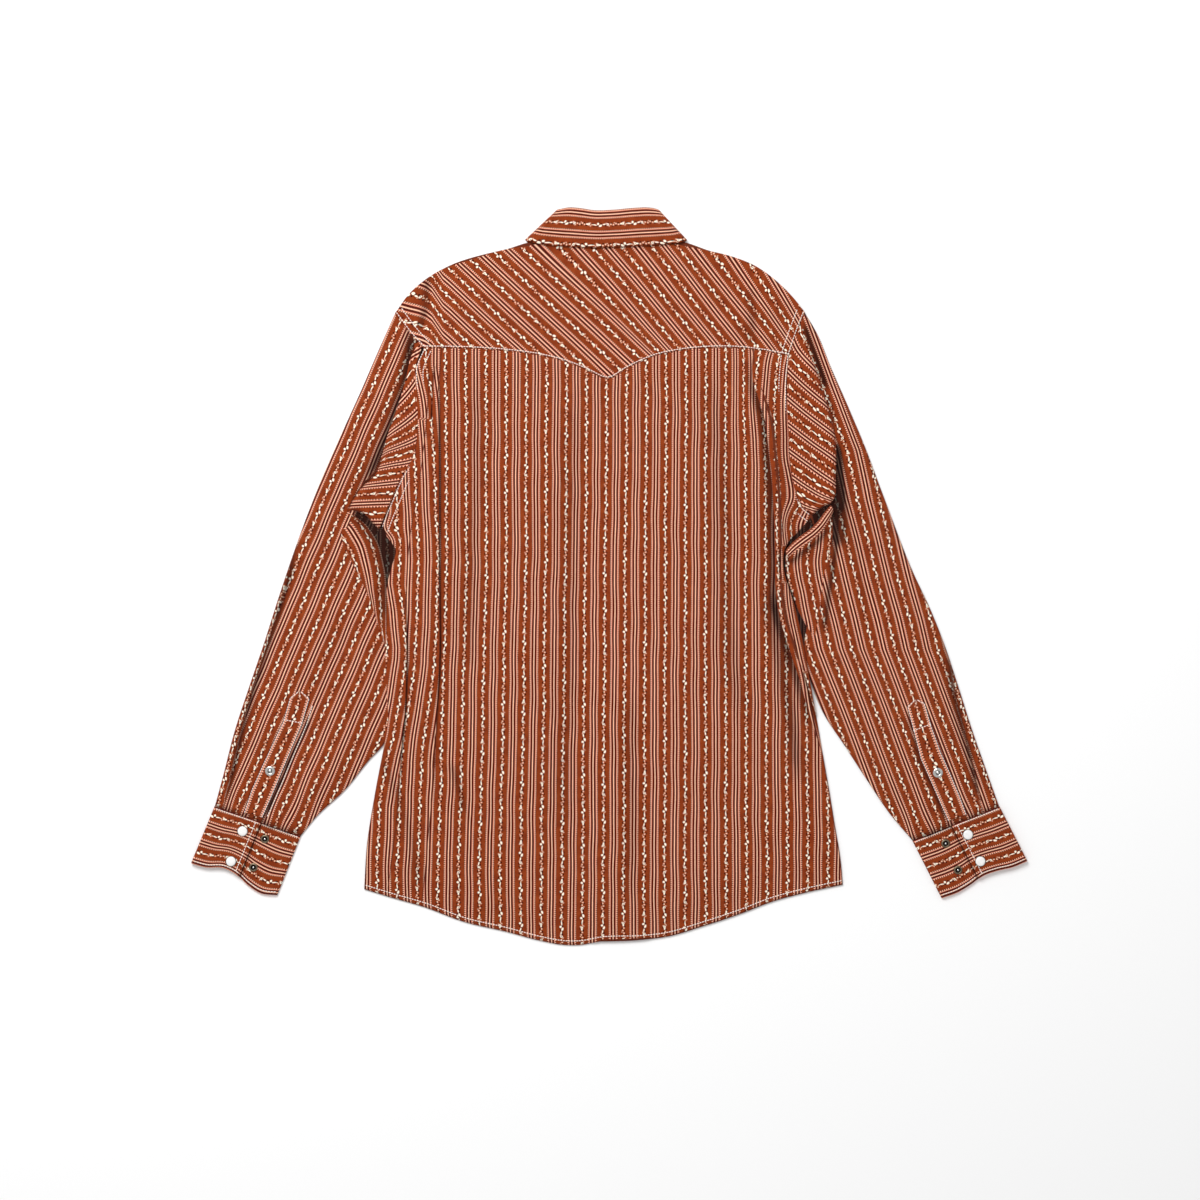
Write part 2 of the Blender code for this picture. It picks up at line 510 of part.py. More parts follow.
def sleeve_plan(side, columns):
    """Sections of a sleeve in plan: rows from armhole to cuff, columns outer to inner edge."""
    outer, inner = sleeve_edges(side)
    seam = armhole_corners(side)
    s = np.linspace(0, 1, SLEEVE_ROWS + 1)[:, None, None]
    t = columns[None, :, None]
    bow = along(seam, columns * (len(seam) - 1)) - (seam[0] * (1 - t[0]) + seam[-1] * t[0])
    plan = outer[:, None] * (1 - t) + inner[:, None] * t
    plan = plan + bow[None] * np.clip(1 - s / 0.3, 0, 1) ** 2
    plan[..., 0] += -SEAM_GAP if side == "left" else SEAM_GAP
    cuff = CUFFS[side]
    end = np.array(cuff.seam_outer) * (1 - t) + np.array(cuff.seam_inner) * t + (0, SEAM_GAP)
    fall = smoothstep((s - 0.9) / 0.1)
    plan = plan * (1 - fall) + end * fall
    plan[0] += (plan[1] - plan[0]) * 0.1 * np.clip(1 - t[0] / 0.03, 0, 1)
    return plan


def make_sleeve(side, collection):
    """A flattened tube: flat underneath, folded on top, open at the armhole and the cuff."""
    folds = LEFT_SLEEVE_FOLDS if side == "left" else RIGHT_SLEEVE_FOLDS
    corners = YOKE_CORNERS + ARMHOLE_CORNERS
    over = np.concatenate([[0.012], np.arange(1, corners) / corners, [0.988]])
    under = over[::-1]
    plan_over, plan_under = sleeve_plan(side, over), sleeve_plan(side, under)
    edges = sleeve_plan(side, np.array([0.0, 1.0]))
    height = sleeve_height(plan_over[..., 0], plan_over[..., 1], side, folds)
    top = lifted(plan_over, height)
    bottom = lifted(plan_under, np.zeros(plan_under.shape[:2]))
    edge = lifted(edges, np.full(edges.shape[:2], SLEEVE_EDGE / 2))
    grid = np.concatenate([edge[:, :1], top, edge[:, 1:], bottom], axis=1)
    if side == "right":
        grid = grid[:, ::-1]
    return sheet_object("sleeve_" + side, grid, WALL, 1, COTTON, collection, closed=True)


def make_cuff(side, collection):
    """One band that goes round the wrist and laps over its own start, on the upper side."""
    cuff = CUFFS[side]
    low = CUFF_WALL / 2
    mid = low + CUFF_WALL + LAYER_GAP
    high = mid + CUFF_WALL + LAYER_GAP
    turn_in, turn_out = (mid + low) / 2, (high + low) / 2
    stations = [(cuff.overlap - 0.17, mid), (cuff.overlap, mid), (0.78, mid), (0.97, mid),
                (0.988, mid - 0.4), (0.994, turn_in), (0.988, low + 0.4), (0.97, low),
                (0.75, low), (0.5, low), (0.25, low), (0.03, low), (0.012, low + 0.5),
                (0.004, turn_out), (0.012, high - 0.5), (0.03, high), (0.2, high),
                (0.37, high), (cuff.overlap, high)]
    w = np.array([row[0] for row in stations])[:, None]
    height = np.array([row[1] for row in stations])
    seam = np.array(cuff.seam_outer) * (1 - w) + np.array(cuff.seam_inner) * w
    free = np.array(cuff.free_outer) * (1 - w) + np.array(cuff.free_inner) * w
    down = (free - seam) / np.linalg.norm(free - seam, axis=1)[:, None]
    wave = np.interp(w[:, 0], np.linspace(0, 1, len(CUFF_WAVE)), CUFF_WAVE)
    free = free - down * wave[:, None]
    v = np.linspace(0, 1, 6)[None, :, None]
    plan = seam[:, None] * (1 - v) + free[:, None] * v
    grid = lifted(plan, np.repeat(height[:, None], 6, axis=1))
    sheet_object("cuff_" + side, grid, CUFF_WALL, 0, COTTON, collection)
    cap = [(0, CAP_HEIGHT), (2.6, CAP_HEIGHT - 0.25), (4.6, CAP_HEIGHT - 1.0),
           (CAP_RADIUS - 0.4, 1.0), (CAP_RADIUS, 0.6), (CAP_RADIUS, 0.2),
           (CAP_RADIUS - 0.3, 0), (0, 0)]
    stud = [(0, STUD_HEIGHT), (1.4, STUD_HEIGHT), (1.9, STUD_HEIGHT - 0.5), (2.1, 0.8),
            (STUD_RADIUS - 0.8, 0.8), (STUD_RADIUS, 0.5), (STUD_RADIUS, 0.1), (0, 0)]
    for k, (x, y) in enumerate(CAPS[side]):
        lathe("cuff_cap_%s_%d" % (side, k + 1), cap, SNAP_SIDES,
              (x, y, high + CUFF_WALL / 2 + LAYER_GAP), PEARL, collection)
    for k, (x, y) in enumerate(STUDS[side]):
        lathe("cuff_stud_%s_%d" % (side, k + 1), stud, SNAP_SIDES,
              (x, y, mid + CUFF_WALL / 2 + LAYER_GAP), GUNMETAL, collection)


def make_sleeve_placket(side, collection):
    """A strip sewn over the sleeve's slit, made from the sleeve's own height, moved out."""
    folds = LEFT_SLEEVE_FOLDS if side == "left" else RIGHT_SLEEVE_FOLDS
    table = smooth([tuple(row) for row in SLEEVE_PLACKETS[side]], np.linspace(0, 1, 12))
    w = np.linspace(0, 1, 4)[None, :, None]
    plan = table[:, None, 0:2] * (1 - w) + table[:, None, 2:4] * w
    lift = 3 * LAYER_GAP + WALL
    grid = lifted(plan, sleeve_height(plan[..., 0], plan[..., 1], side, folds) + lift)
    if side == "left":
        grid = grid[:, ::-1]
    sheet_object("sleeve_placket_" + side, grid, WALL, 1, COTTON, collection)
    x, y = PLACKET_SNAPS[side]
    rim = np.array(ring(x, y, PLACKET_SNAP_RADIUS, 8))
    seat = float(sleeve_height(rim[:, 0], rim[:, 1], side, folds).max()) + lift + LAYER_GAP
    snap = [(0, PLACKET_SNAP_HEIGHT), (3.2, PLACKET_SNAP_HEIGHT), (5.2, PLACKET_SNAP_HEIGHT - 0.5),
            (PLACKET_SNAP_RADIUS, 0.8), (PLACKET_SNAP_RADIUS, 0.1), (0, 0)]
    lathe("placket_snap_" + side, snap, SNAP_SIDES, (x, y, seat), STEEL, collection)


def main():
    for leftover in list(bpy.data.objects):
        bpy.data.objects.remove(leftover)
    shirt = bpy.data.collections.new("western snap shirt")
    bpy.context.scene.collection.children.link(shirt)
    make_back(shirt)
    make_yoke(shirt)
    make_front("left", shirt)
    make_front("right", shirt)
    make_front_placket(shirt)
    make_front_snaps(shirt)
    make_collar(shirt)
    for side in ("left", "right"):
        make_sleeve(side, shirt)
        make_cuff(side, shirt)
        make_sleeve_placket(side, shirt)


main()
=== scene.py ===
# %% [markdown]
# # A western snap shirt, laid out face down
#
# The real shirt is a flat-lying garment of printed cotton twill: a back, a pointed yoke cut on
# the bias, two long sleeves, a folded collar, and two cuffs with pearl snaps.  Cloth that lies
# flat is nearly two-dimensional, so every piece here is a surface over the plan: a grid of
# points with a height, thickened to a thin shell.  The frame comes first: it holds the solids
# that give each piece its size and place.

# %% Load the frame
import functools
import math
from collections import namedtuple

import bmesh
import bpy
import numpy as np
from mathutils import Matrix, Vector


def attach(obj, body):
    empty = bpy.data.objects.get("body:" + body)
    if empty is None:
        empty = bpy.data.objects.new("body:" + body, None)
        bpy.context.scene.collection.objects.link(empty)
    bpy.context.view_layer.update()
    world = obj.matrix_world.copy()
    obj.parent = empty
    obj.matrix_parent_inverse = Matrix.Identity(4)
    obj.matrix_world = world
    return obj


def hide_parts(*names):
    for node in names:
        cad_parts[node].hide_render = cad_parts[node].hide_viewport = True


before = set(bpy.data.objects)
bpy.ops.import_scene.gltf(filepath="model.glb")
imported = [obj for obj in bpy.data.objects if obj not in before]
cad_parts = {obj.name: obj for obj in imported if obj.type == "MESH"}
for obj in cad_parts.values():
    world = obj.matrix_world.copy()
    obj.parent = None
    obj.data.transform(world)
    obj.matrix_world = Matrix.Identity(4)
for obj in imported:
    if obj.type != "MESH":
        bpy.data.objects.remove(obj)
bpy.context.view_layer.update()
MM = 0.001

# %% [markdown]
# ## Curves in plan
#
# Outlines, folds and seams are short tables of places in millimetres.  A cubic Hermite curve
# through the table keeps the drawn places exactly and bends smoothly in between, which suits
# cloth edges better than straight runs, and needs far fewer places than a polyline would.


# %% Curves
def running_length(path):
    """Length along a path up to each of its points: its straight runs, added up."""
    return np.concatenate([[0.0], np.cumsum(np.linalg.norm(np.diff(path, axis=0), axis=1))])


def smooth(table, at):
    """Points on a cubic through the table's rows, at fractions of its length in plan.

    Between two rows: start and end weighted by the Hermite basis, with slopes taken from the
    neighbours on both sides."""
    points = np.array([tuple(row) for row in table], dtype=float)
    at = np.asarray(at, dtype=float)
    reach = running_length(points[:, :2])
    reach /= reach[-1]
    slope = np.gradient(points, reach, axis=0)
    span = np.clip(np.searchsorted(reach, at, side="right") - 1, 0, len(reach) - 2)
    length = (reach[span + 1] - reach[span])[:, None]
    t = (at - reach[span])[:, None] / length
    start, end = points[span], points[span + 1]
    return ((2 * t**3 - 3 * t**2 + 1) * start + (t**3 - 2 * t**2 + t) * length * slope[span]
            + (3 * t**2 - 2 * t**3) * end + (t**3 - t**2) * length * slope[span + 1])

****

_YOUR TASK_. All lines from the beginning of the material above through the one with "return plan" need to be returned exactly; please return those and only those.

_PROBLEM SOLUTION_.
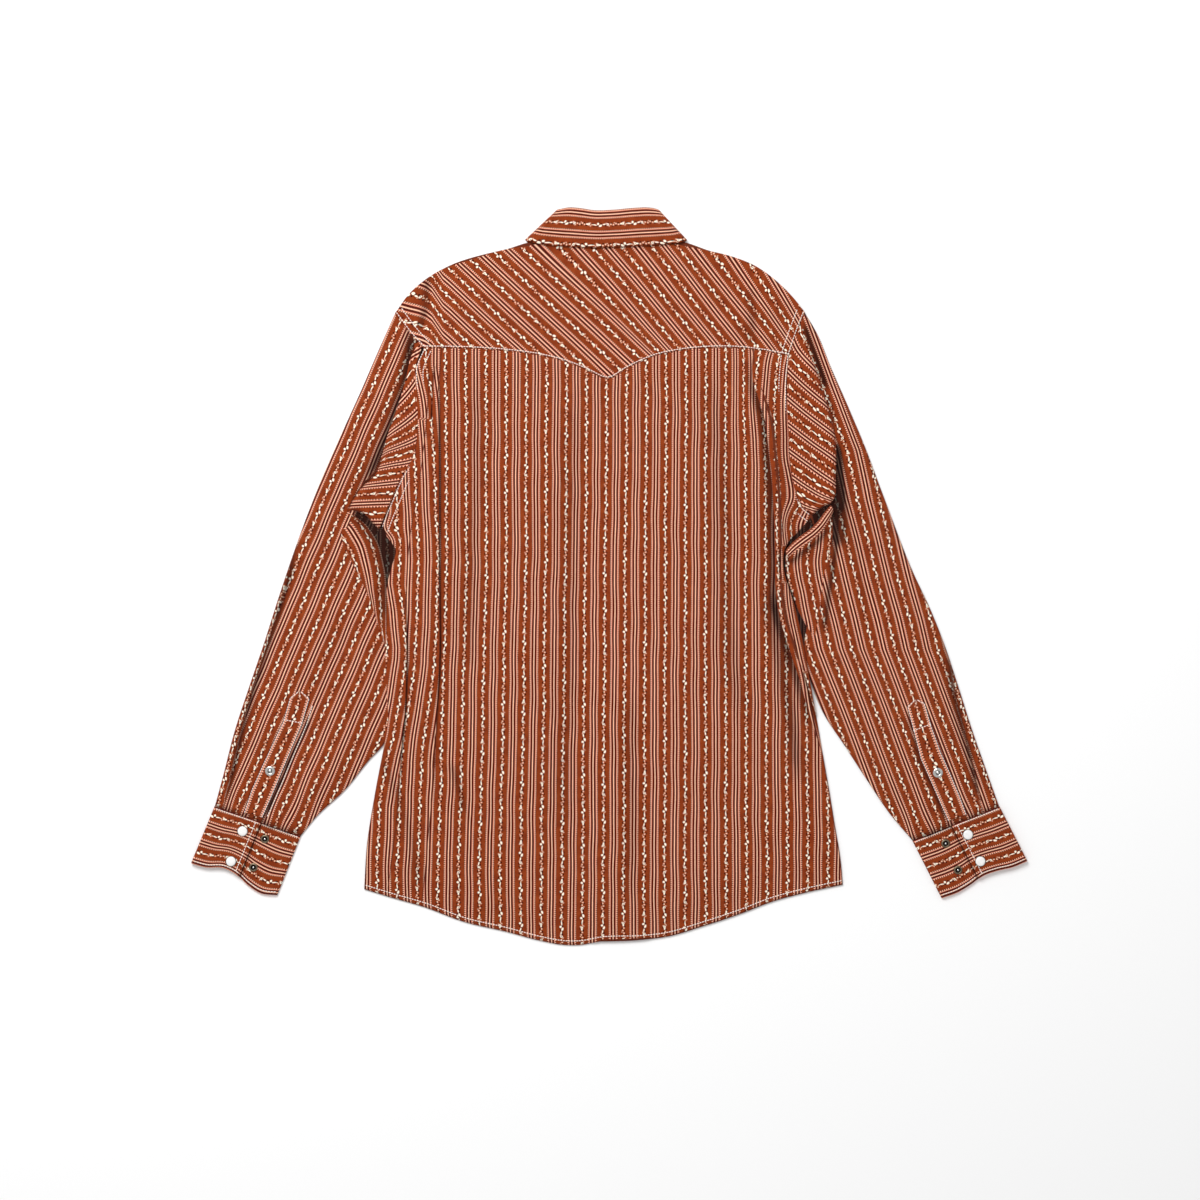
Write part 2 of the Blender code for this picture. It picks up at line 510 of part.py. More parts follow.
def sleeve_plan(side, columns):
    """Sections of a sleeve in plan: rows from armhole to cuff, columns outer to inner edge."""
    outer, inner = sleeve_edges(side)
    seam = armhole_corners(side)
    s = np.linspace(0, 1, SLEEVE_ROWS + 1)[:, None, None]
    t = columns[None, :, None]
    bow = along(seam, columns * (len(seam) - 1)) - (seam[0] * (1 - t[0]) + seam[-1] * t[0])
    plan = outer[:, None] * (1 - t) + inner[:, None] * t
    plan = plan + bow[None] * np.clip(1 - s / 0.3, 0, 1) ** 2
    plan[..., 0] += -SEAM_GAP if side == "left" else SEAM_GAP
    cuff = CUFFS[side]
    end = np.array(cuff.seam_outer) * (1 - t) + np.array(cuff.seam_inner) * t + (0, SEAM_GAP)
    fall = smoothstep((s - 0.9) / 0.1)
    plan = plan * (1 - fall) + end * fall
    plan[0] += (plan[1] - plan[0]) * 0.1 * np.clip(1 - t[0] / 0.03, 0, 1)
    return plan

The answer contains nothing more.